When I sat down to rewatch Curse of the Were-Rabbit recently, I realized that it had probably been about 20 years since I last watched it, too. I was eight years old when it was first released, but I found myself still able to quote various chunks of dialogue back at the screen (“It was arson… Someone arsin’ around” has been seared into my brain for the past two decades, and for good reason). It’s hard to express just how formative Wallace and Gromit was for my sense of humor, and it’s the sort of film that’s a joy to revisit after such a long time.
It’s wall-to-wall gags, with as many visual jokes hiding in painstakingly crafted claymation sets as there are in the movie’s dialogue. Wallace’s book collection, featuring titles like ‘Grated Expectations’, ‘East of Edam’, and ‘Waiting for Gouda’, is a particular highlight, along with a brilliant exchange between Victor and Wallace that hinges on the similarities in pronunciation between “toupée” and “to pay”. It’s harmless, silly, clever humor that’s aged like a good block of Somerset cheddar.
The film is littered with hilariously on-the-nose movie references, too, from King Kong (when the Were-Rabbit grasps Lady Tottington in one giant, fluffy paw on the roof of Tottington Hall), to Jaws (when a hysterical crowd is brought to sense by a sage old man), and, most obviously with its full moon transformations, The Wolf Man.
The Curse of the Were-Rabbit was Wallace and Gromit’s first big-screen adventure, and only animation studio Aardman’s second venture into feature-length territory following 2000’s Chicken Run.
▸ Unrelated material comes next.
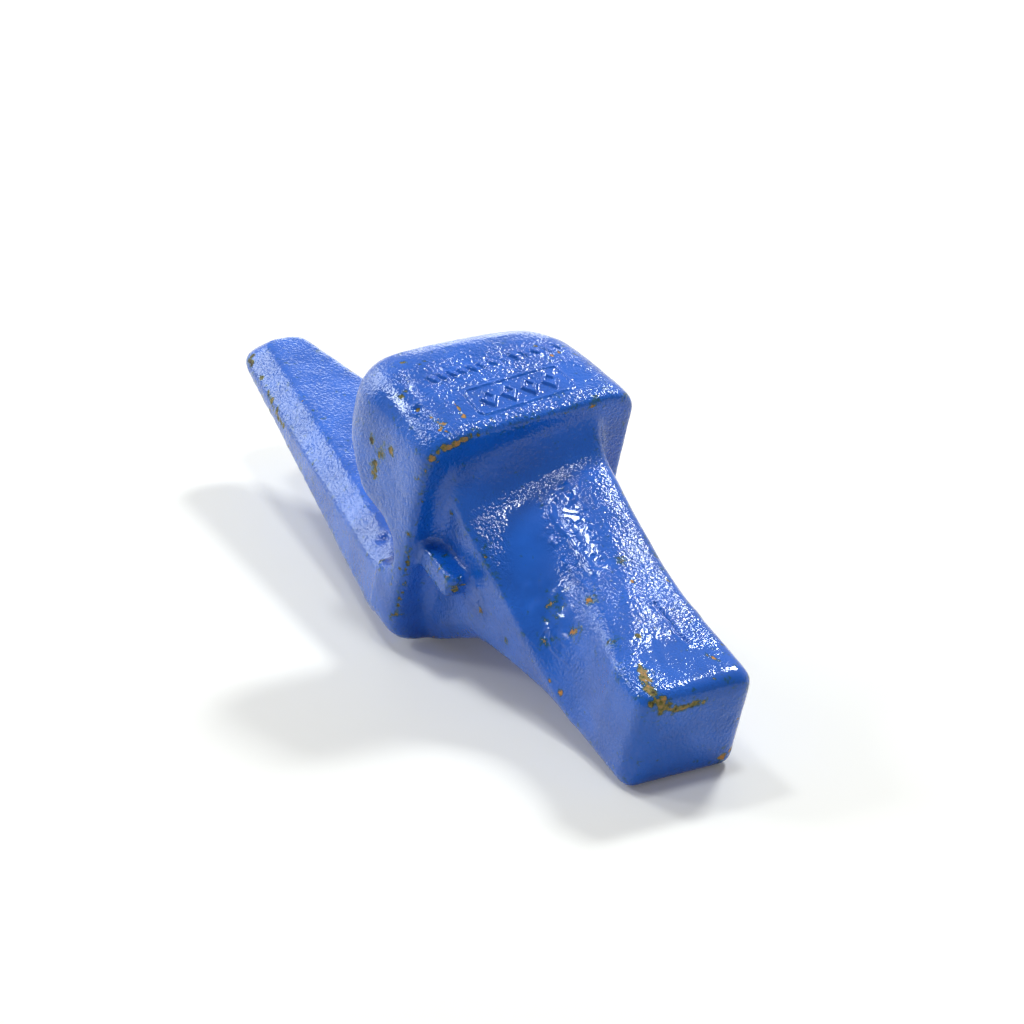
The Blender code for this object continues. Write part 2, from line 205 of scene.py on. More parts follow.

And, although both films were a commercial and critical success – Curse of the Were-Rabbit won Best Animated Feature at the Oscars and grossed over $192 million at the global box office – it didn’t spell the start of a trend for the studio: hapless inventor Wallace and his smart, mute mutt wouldn’t get another theatrical outing for another 19 years, when Wallace & Gromit: Vengeance Most Fowl was released.
Vengeance Most Fowl proved to be just as much of a joy to watch in my 20s as Curse of the Were-Rabbit was on first-time viewing as a kid, and on my recent rewatch. If we only see Wallace and Gromit on the big screen every two decades, then that’s fair enough – it’s worth the wait every time.